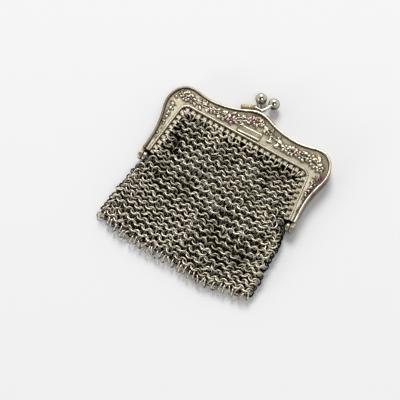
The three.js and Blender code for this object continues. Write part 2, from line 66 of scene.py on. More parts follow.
# Frame, across its thickness
PARTING_GAP = 0.4
HALF_DEPTH = 2.3
SIDE_WALL = 0.8
FACE_PLATE = 0.85
FLANGE_PLATE = 0.6
FLANGE_DROP = 0.7
RIM_WIDTH = 1.1
COVE_DEPTH = 0.45
CROWN_DROP = 0.15
BEAD_WIDTH = 0.9
BEAD_SINK = 0.35
RELIEF_RISE = 0.35
FOOT = PARTING_GAP / 2
FACE_TOP = FOOT + HALF_DEPTH
BAND_TOP = FACE_TOP - CROWN_DROP
FLANGE_TOP = FACE_TOP - FLANGE_DROP
FACE_UNDER = FACE_TOP - COVE_DEPTH - FACE_PLATE
MIDDLE_LEVEL = BAND_TOP + RELIEF_RISE

# Holes that the mesh hangs in
HOLE_PITCH = 2.5
HOLE_RADIUS = 0.4
HOLE_INSET = 1.15
# Steps along the frame for finding directions and the holes' places
NEAR_SHARE = 0.002
HOLE_CHECKS = 1201

# Hinges
HINGE_DROP = 2.1
LUG_RADIUS = 1.85
LUG_WIDTH = 1.3
LUG_CLEARANCE = 0.3
RIVET_RADIUS = 0.5
RIVET_HEAD_RADIUS = 1.0
RIVET_HEAD_DEPTH = 0.35
RIVET_CLEARANCE = 0.2

# Clasp
CLASP_SHIFT = -0.4
TAB_LENGTH = 5.7
TAB_WIDTH = 1.9
BACK_TAB_WIDTH = 1.3
TAB_THICKNESS = 0.9
TAB_OFFSET = 4.4
TAB_SINK = 0.35
TAB_CLEARANCE = 0.2
CLASP_ARM_RADIUS = 0.6
BALL_RADIUS = 2.2
BALL_SPACING = 5.4
BALL_HEIGHT = 6.6
BALL_LIFT = 0.3

# Rings of the mesh
RING_RADIUS = 1.55
WIRE_RADIUS = 0.26
RING_TILT = math.radians(28)
RING_PITCH = 3.7
RINGS_AROUND = 36
RING_ROWS = 38
FIRST_ROW_DROP = 1.9
HEM_RING_DROP = 1.2
SIDE_INSET = 1.0
BAG_LENGTH = 56.3
BAG_CLEARANCE = 0.3
BAG_FLARE = 4.5
BAG_HALF_WIDTH = OPENING_HALF_WIDTH + BAG_FLARE
BAG_SHIFT = -1.05
BACK_LAYER = 1.0
TILT_JITTER = 0.12
PLACE_JITTER = 0.09
# Folds of the front: start, end, width and depth in millimetres
FOLD_ROWS = [
    ((-25.5, -19.0), (-21.5, -27.0), 2.0, 1.3),
    ((24.5, -29.0), (27.5, -38.0), 1.8, 1.3),
    ((-4.0, -17.0), (2.0, -34.0), 3.2, 0.6),
]
# Loose rings at the hem's left corner: places, and which way each faces
CORNER_ROWS = [
    ((-31.9, -57.6, 0.9), (0.25, 0.1, 1.0)),
    ((-33.1, -60.1, 0.55), (-0.2, 0.15, 1.0)),
    ((-32.9, -63.3, 0.5), (0.15, -0.2, 1.0)),
]
# The mesh is squeezed towards its sides by this power of the way there, within these shares
SQUEEZE_POWER = 4
SQUEEZE_RANGE = (-0.3, 0.62)
# Rings that stand closer than their pitch turn sideways by these shares
CROWDED_LEAST = 0.3
YAW_SHARE = 0.8
YAW_LEAN = 0.5
# How much of the bag's bend a fold may take, and how far in millimetres a ring may lap the flange
FOLD_LIMIT = 0.9
FRAME_LAP = 0.9
HINGE_MARGIN = 0.6
EDGE_CHECKS = 241
# Wave lengths and sizes of the mesh's slow drifts
LAY_WAVES = [(34.0, 0.3), (17.0, 0.2), (9.0, 0.12)]
WAVES_PER_LENGTH = 4
WAVE_RISE = 0.5
# Rings in the flange's holes, and rings that close the hem
HANGER_LEAN = math.radians(14)
HANGER_INSET = 1.3
HANGER_DROP = 0.7
HANGER_JITTER = 0.12
HANGER_FREEDOM = 0.15
HEM_RING_LAP = 1.7
HEM_RING_STAGGER = 0.7
HEM_TURN_JITTER = 0.35
HEM_TIP_JITTER = 0.25
# Settling of the rings: points checked round each, the part of a push that moves it, and its homing
RING_CHECKS = 24
MOVE_PART = 3
HOMING = 0.01
SETTLE_STEPS = 140
# Added to a distance that is divided by
TINY = 1e-9
# Past this lean towards y, a ring's first axis is found from x
UPRIGHT_LIMIT = 0.8
RING_SEED = 41
FRONT_RING_SIDES = 24
BACK_RING_SIDES = 20
WIRE_SIDES = 8
# Wear and painted shade of the rings: its range, how far past the layers it rises, and shifts of tone,
# where the back layer's shift is painted shade under the front layer and the hem's lifts the closing
# rings out of that painted shade
WEAR_AND_SHADE_RANGE = (-1, 2)
PROUD_MARGIN = 0.9
TONE_JITTER = 0.08
HEM_TONE = 0.45
BACK_LAYER_SHADE = -0.26
# Where along y the mesh is divided into its upper and lower pieces
SPLIT_LINE = -40
# Rings compared at a time, and how far beyond touching two are still a pair
NEAR_BATCH = 200
NEAR_MARGIN = 0.4

# Camera, fitted to the photo
PHOTO_SIZE = 400
FOCAL_PIXELS = 1620
CAMERA_AZIMUTH = math.radians(28.6)
CAMERA_ELEVATION = math.radians(66.5)
CAMERA_DISTANCE = 600.0
AIM = (-4.013, -40.308)
SENSOR_WIDTH = 36.0

# Right half of the frame, as shares of its half width and height, with the stage of the bead's
# path: 0 to 1 along its straight top, 1 to 2 round its corner, 2 to 3 down the arm
FRAME_ROWS = [
    # across, down, bead
    (0.0, -0.011, 0.0),
    (0.092, 0.006, 0.123),
    (0.159, 0.036, 0.225),
    (0.27, 0.077, 0.38),
    (0.418, 0.109, 0.574),
    (0.553, 0.117, 0.762),
    (0.664, 0.102, 0.893),
    (0.781, 0.081, 1.0),
    (0.868, 0.095, 1.3),
    (0.935, 0.146, 1.6),
    (0.98, 0.225, 1.85),
    (1.0, 0.32, 2.02),
    (0.993, 0.412, 2.1),
    (0.967, 0.512, 2.22),
    (0.943, 0.63, 2.39),
    (0.932, 0.74, 2.57),
    (0.932, 0.85, 2.76),
    (0.938, 1.0, 3.0),
]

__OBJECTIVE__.
The required output is the exact run of lines from the beginning of the listing above to the line that contains "RIVET_CLEARANCE = 0.2", inclusive of both.

__WRITTEN SOLUTION__.
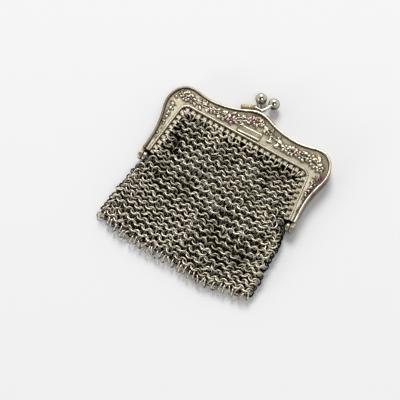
The three.js and Blender code for this object continues. Write part 2, from line 66 of scene.py on. More parts follow.
# Frame, across its thickness
PARTING_GAP = 0.4
HALF_DEPTH = 2.3
SIDE_WALL = 0.8
FACE_PLATE = 0.85
FLANGE_PLATE = 0.6
FLANGE_DROP = 0.7
RIM_WIDTH = 1.1
COVE_DEPTH = 0.45
CROWN_DROP = 0.15
BEAD_WIDTH = 0.9
BEAD_SINK = 0.35
RELIEF_RISE = 0.35
FOOT = PARTING_GAP / 2
FACE_TOP = FOOT + HALF_DEPTH
BAND_TOP = FACE_TOP - CROWN_DROP
FLANGE_TOP = FACE_TOP - FLANGE_DROP
FACE_UNDER = FACE_TOP - COVE_DEPTH - FACE_PLATE
MIDDLE_LEVEL = BAND_TOP + RELIEF_RISE

# Holes that the mesh hangs in
HOLE_PITCH = 2.5
HOLE_RADIUS = 0.4
HOLE_INSET = 1.15
# Steps along the frame for finding directions and the holes' places
NEAR_SHARE = 0.002
HOLE_CHECKS = 1201

# Hinges
HINGE_DROP = 2.1
LUG_RADIUS = 1.85
LUG_WIDTH = 1.3
LUG_CLEARANCE = 0.3
RIVET_RADIUS = 0.5
RIVET_HEAD_RADIUS = 1.0
RIVET_HEAD_DEPTH = 0.35
RIVET_CLEARANCE = 0.2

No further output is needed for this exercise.